This year's Munich Security Conference did not have a shared annual topic, perhaps resulting from the global turmoil where highlighting one issue above the others would damage the conference's reputation.
Despite this, the 60th Munich Conference will be remembered by a whole series of events in its orbit in a short time that had the potential to shape global security for a very long time.
This year's Munich Conference could be remembered for being at the epicentre of a shift towards resolving at least one globally significant conflict - one in Ukraine.
Before the conference, the hosts prepared a rather pessimistic-toned report on the state of global security entitled "Lose-lose?"
“Pessimism has crowded out the optimism of the early post-Cold War era. Amid increasing geopolitical rivalry and a global economic slowdown, key actors in the transatlantic community, in powerful autocracies, and in the so-called Global South have become dissatisfied with what they perceive to be an unequal distribution of the absolute benefits of the international order,” stated the 2024 Munich Security Report.
Dramatic warnings of approaching war
This conclusion is quite objective, even though gloomy, but we must bear in mind that it was made before the MSC, and it could not be updated with some new moments, which would significantly affect its content.

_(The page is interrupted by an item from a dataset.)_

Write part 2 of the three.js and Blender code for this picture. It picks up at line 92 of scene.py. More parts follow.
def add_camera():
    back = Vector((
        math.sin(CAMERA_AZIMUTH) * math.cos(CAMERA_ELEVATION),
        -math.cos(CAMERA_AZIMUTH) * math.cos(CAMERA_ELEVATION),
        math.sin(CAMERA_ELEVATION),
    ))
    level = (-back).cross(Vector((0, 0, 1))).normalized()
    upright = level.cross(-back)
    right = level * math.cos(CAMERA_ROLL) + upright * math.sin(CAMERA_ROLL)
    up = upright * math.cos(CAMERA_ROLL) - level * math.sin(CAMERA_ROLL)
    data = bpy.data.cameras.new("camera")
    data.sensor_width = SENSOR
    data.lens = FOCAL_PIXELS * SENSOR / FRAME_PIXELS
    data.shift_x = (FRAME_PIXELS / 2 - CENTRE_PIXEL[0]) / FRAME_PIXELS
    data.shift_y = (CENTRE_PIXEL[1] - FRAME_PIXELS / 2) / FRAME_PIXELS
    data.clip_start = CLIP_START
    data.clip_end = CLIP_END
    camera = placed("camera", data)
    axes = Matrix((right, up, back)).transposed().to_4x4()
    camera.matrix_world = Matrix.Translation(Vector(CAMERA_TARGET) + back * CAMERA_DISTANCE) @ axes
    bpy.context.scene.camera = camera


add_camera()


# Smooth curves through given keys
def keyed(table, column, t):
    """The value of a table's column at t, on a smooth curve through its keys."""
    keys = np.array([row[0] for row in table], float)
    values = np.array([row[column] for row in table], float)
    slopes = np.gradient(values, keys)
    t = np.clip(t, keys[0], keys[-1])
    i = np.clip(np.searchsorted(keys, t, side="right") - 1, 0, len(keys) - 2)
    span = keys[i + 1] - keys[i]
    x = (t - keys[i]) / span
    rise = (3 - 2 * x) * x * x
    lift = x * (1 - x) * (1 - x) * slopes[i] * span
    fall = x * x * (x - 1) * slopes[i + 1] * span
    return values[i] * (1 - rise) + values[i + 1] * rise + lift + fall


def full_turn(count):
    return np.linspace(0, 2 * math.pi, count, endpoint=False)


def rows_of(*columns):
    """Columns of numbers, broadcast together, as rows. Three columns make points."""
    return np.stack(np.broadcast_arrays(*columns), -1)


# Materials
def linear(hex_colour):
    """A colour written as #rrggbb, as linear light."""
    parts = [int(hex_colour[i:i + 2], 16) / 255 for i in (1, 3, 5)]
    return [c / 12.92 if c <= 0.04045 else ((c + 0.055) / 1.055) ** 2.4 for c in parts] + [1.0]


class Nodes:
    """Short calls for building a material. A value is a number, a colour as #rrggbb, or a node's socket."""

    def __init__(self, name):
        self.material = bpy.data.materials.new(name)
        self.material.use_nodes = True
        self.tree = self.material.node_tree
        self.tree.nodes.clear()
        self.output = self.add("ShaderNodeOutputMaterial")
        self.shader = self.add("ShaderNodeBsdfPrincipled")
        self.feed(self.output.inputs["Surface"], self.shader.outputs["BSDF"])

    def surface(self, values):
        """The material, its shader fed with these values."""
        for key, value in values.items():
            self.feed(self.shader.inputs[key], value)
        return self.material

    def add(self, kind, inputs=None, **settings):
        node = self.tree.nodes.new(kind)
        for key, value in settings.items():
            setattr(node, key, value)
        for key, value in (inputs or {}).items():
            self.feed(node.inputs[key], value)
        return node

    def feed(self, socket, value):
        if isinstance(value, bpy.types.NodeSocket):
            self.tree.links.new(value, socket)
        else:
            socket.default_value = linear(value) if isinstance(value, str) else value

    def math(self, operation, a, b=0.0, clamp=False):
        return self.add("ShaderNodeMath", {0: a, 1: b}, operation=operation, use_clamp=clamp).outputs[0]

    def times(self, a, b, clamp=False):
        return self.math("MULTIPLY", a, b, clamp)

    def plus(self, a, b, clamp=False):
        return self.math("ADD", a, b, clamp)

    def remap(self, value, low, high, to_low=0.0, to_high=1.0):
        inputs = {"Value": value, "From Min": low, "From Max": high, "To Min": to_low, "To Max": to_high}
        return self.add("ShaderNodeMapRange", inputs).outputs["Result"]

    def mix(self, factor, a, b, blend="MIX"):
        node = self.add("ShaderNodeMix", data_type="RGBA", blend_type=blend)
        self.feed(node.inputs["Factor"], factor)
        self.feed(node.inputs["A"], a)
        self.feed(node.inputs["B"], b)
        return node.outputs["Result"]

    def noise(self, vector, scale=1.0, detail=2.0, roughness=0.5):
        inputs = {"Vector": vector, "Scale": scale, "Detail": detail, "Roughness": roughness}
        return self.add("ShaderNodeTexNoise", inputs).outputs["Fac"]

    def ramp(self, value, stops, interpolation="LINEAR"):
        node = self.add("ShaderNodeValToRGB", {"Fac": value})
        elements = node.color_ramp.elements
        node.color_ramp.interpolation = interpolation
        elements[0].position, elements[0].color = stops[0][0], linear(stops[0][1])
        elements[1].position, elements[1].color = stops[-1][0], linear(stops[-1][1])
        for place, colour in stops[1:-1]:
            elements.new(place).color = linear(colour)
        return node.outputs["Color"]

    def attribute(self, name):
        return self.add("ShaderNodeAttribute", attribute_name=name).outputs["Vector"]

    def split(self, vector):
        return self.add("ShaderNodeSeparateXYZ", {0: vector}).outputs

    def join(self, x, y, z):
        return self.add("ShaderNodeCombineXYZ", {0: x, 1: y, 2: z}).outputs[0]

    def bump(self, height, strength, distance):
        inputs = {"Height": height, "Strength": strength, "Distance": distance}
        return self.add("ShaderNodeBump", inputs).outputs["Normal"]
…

This year's MSC started in an environment of strong and frequent warnings regarding Russia's possible attack on one of the European NATO members. The controversy regarded only the timing of the attack.
"The West should prepare for an all-out war with Russia in the next 20 years" - Adm. Rob Bauer
Dutch Admiral Rob Bauer, NATO Military Committee chief, said last January that the West should prepare for an all-out war with Russia in the next 20 years.
In his first speech as UK Defence Secretary, Grant Shapps called for preparations for future wars involving China, Russia, Iran and North Korea in the next 5 years.
General Sir Patrick Sanders, the UK's Army Chief, spoke in the same tone about the current generation of Britons as the "pre-war generation", who would have to prepare for war.
Polish Defence Minister Władysław Kosiniak-Kamysz said in early February that his country must urgently prepare for the threat of war with Russia.
Have Europe and the US snapped out of lethargy?
The wave of alarming warnings from European political and military leaders has been a sobering reaction to the sharp decline in public interest across Europe regarding the fate of Ukraine and its defence against Russian aggression.
In a report, the Munich Security Conference stated that “almost all indicators related to Russia’s war on Ukraine have fallen, including the use of nuclear weapons by an aggressor and energy supply disruptions”.
“While Russia was still the top risk for five G7 countries last year, only the citizens of the UK and Japan still consider it so. German citizens now only see Russia as the seventh greatest concern and Italians see it as the 12th. Other prominent risks have fallen, too,” was the result of this year's MSC Index.
However, what the conference hosts could not include in the preparation and which could have significantly changed the pessimistic findings were Donald Trump's statements. He stated that the US, under his presidency, would not defend its European allies if they were attacked by Russia.
Trump’s appalling encouragement of Putin to attack any European ally of the US, which does not meet its financial obligations to NATO, might be a factor that could change the weakened attitude of Western partners towards support for Ukraine.
Trump's words will undoubtedly affect the unfreezing of financial and military aid to Ukraine, which was almost hopelessly stuck in the US Congress. His statement has so far been the most severe sobering up regarding where US politics could lead if he gets a new presidential mandate.
At the Munich Forum, as a response to the ominous announcements from the US, the agreement between Germany and Ukraine on long-term security guarantees was signed.
Germany is the second member of the G7, after the UK, to implement the organisation's decision from last July, providing Ukraine with protection against a future attack by Russia.
“Ukraine has never had a more valuable and stronger document than the document we signed today,” said President of Ukraine Volodymyr Zelensky after signing the agreement with Chancellor Olaf Scholz in Munich last Friday.
Putin's "holy place" or a negative turning point
Finally, the death of Alexei Navalny in a Russian prison, which happened on the first day of the Munich Conference, and particularly the poignant and defiant address to the participants of the forum by his wife Yulia, put before the leaders the obligation to wake up and intensify engagement against the Russian threat.
“In the annals of international meetings, it would be hard to remember a more riveting moment, when the careful scripts of government leaders laden with diplomatic jargon fall to the wayside as life-and-death questions play out so intensely in front of them,” wrote Peter Baker from The New York Times on X about that scene.
This year's Munich meeting might mark a downward shift for Putin and a prelude to the final collapse of his aggressive policies
The Munich Conference is one of the "holy places" for Vladimir Putin, because in 2007 he clearly hinted at what would become his war against the West years later.
Unfortunately, few understood his famous speech at the time (and even later) as the most open possible threat and a promise that he would fulfil with subsequent aggressions against Georgia, then Ukraine, and now with threats to the whole of Europe.
This year's Munich meeting might mark a downward shift for him and a prelude to the final collapse of his aggressive policies.